■ EXERCISE DIRECTIONS
Reproduce all the entries precisely.

■ EXERCISE INPUT
════════════════════
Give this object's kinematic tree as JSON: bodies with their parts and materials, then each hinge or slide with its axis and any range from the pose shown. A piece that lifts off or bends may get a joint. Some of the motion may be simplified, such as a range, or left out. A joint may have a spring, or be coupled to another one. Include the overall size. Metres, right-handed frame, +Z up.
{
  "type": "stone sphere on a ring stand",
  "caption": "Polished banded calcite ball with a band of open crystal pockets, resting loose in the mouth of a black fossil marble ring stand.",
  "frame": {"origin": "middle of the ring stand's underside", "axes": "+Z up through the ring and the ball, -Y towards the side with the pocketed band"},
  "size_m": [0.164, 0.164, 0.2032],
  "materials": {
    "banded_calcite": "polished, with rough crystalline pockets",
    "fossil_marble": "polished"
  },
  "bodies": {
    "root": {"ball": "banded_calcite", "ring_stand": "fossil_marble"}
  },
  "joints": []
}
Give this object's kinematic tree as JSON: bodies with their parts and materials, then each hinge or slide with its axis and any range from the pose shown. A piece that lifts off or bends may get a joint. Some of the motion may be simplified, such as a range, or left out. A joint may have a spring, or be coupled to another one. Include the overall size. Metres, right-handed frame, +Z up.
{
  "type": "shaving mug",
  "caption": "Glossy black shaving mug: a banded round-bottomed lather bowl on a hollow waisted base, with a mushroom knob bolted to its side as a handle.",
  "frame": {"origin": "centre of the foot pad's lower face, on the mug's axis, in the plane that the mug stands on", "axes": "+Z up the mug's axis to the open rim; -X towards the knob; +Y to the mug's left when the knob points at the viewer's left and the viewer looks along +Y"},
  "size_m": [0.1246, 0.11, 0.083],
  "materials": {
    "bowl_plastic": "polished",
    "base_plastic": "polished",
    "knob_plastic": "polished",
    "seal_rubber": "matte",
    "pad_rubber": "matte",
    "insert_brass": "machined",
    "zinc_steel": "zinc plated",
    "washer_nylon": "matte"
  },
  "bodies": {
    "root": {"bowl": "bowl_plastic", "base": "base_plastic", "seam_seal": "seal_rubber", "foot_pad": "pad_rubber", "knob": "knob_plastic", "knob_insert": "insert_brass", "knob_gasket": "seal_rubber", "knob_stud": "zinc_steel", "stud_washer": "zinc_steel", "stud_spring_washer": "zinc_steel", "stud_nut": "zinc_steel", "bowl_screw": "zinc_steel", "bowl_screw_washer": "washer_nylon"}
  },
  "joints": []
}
════════════════════
■ WRITTEN RESPONSE
Give this object's kinematic tree as JSON: bodies with their parts and materials, then each hinge or slide with its axis and any range from the pose shown. A piece that lifts off or bends may get a joint. Some of the motion may be simplified, such as a range, or left out. A joint may have a spring, or be coupled to another one. Include the overall size. Metres, right-handed frame, +Z up.
{
  "type": "stone sphere on a ring stand",
  "caption": "Polished banded calcite ball with a band of open crystal pockets, resting loose in the mouth of a black fossil marble ring stand.",
  "frame": {"origin": "middle of the ring stand's underside", "axes": "+Z up through the ring and the ball, -Y towards the side with the pocketed band"},
  "size_m": [0.164, 0.164, 0.2032],
  "materials": {
    "banded_calcite": "polished, with rough crystalline pockets",
    "fossil_marble": "polished"
  },
  "bodies": {
    "root": {"ball": "banded_calcite", "ring_stand": "fossil_marble"}
  },
  "joints": []
}
Give this object's kinematic tree as JSON: bodies with their parts and materials, then each hinge or slide with its axis and any range from the pose shown. A piece that lifts off or bends may get a joint. Some of the motion may be simplified, such as a range, or left out. A joint may have a spring, or be coupled to another one. Include the overall size. Metres, right-handed frame, +Z up.
{
  "type": "shaving mug",
  "caption": "Glossy black shaving mug: a banded round-bottomed lather bowl on a hollow waisted base, with a mushroom knob bolted to its side as a handle.",
  "frame": {"origin": "centre of the foot pad's lower face, on the mug's axis, in the plane that the mug stands on", "axes": "+Z up the mug's axis to the open rim; -X towards the knob; +Y to the mug's left when the knob points at the viewer's left and the viewer looks along +Y"},
  "size_m": [0.1246, 0.11, 0.083],
  "materials": {
    "bowl_plastic": "polished",
    "base_plastic": "polished",
    "knob_plastic": "polished",
    "seal_rubber": "matte",
    "pad_rubber": "matte",
    "insert_brass": "machined",
    "zinc_steel": "zinc plated",
    "washer_nylon": "matte"
  },
  "bodies": {
    "root": {"bowl": "bowl_plastic", "base": "base_plastic", "seam_seal": "seal_rubber", "foot_pad": "pad_rubber", "knob": "knob_plastic", "knob_insert": "insert_brass", "knob_gasket": "seal_rubber", "knob_stud": "zinc_steel", "stud_washer": "zinc_steel", "stud_spring_washer": "zinc_steel", "stud_nut": "zinc_steel", "bowl_screw": "zinc_steel", "bowl_screw_washer": "washer_nylon"}
  },
  "joints": []
}